Getting to theory: The requirements for sustenance harvesting
As a system, the particular shape that sustenance takes is not fixed. Where they have been studied, particular systems show high degrees of adaptability. Different hunting/fishing household economies adapt to environmental, technological, social and even to political changes. The core values and institutions persist.

The basic elements of the system consist of:

1. a natural resource base, which can be harvested and processed by people working in small groups using small-scale technology;
2. an institutional foundation, typically kin based and shaped around one or more households and influenced or guided by cultural traditions; and
3. the individuals who make the system operate, whose social and economic lives are tied to the system, and whose sense of satisfaction and meaning in life are ultimately derived from participation (Usher 1992).

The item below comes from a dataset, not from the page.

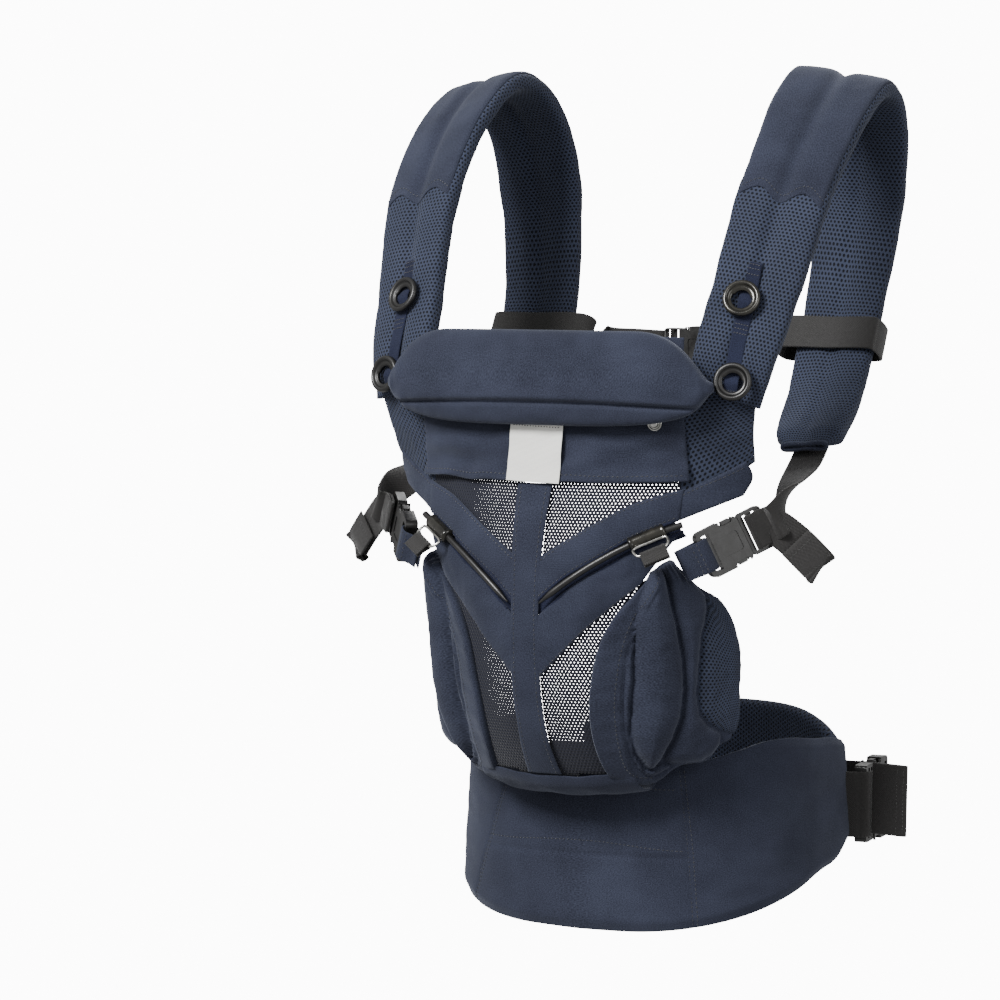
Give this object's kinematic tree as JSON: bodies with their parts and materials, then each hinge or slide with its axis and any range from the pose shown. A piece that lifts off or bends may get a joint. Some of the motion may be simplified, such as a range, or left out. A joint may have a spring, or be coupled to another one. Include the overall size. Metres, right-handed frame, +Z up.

All 3 of these elements are required for the continuation of sustenance as a system. Over time, change in the particular shape of these elements is possible and, in fact, expected.

"…Conditions are present for subsistence to continue as a social system" so long as:

1. the natural resource base continues to be sufficiently abundant and accessible,
2. kinship continues to be the organizing principle of production, distribution, and consumption, and
3. the material and non-material needs of its members continue to be met. (Usher 1992:5)

One further consideration is required. For the reproduction of sustenance harvesting, training in the organizational skills and environmental knowledge from one generation to the next is necessary.

Although sustenance systems have been shown to have a high degree of resilience to both social and environmental stresses, there are limits. The environment has to continue to provide fish and game abundance which is adequate for a group’s particular economic strategy. If animals are not sufficiently abundant, not only will individuals not harvest, they will also not invest their time in teaching their children local knowledge and organizational skills that would enable the next generation to carry on the traditions. The same is true of animals or environment perceived to be contaminated. Sustenance harvesters expect high quality meat and water. Suspicions of contamination are generally met with abandonment of an area until the harvesters themselves see signs of recovery which are meaningful to them.

The use of TUS data
What does the above model say about the kind of information required to assess conflict with the enjoyment of an aboriginal right? First of all it is important to realize that TUS has antecedents. It is far from being in an infancy stage, as seen from the understandings discussed above that result from decades of research on northern communities. Although there are useful models of how to put this kind of data together to identify conflicts and assess impacts (e.g., Brody 1982, Usher and Weinstein 1991, Usher 1992, Weinstein 1992) there are no off-the-shelf solutions as yet. And there are many unresolved questions. With Traditional Use Studies the objective is a body of information useful for routine administrative purposes. At present, models of the cooperative administrative use of aboriginal land use data to manage conflict are lacking.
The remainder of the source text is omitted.